Hi Dave, I updated the patch and moved it to btrfs.
But I still has some question about the fallocate behavior.
Just as the new btrfs test case, I changed the fallocate range, not to
cover the last part, to make the problem more obvious:
Btrfs will truncate beyond EOF even that's *not covered* by the
fallocate range.
It's OK for a fs to modify the extent layout during fallocate, but is it
OK to modify extent layout completely *out* of the fallocate range?
Thanks,
Qu
在 2015年09月30日 05:51, Dave Chinner 写道:
On Tue, Sep 29, 2015 at 05:34:24PM +0800, Qu Wenruo wrote:
Normally, a bull fallocate call on a fully written and synced file
should not add an extent.
Why not? Filesystems can do whatever they want with extents during
a fallocate call. e.g. if the blocks are shared, then fallocate
might break the block sharing so future overwrites don't get
ENOSPC. This is a requirement set down by posix_fallocate(3)
"After a successful call to posix_fallocate(), subsequent writes to
bytes in the specified range are guaranteed not to fail because of
lack of disk space."
Hence if you've got a file with shared blocks, a "full fallocate"
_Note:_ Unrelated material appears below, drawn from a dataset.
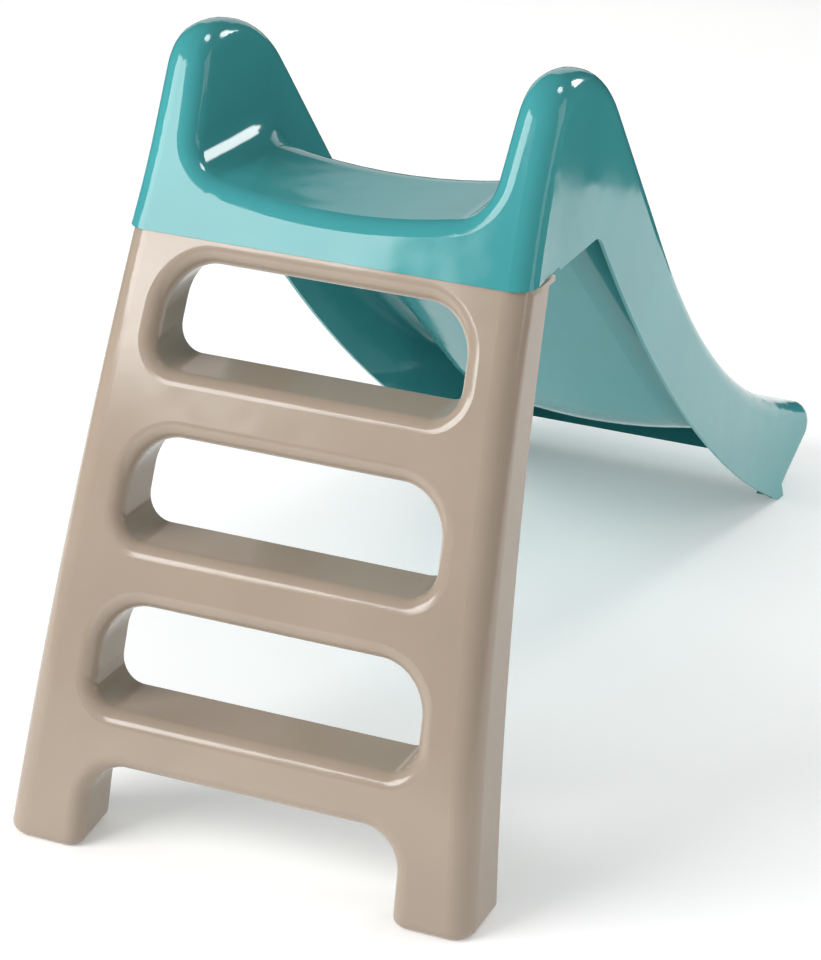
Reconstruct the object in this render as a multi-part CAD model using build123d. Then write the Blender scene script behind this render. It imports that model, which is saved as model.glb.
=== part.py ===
"""Folding toddler slide: a moulded chute with a hood and platform, on a hinged moulded ladder.

All sizes are in millimetres.  X runs across the slide, +Y runs down the chute, +Z is up and the
floor is z = 0.  Shapes are drawn with y measured from the toe line of the ladder, and export()
moves them so that the origin is on the floor under the middle of the slide's length.
"""
from build123d import *
import math
import os

# --- Overall sizes ---------------------------------------------------------------------------
STEP_RISE = 180.0                # from tread to tread, and from the top tread to the platform
FIRST_TREAD = 160.0
PLATFORM_HEIGHT = FIRST_TREAD + 3 * STEP_RISE
SHELL_HALF_WIDTH = 229.5         # outside of the slide shell, half way down the chute
SLIDE_WALL = 4.0
LADDER_WALL = 3.5
OVERCUT = 60.0                   # how far a cutting shape runs past what it cuts
REACH = 2000.0                   # longer than the slide

# --- Slide shell: side outline ---------------------------------------------------------------
PANEL_FOOT = (201.0, 657.0)      # (y, z) of the back panel's lower edge
PANEL_SLOPE = 65.0               # degrees above the horizontal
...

must change the extent layout to break the sharing. As such, the
premise of this test is wrong.
That's not to say that btrfs has a bug:
Btrfs has a bug to always truncate the last page if the fallocate start
offset is smaller than inode size.
But it' not clear that this behaviour is actually a bug if it's not
changing the file data.
Cheers,
Dave.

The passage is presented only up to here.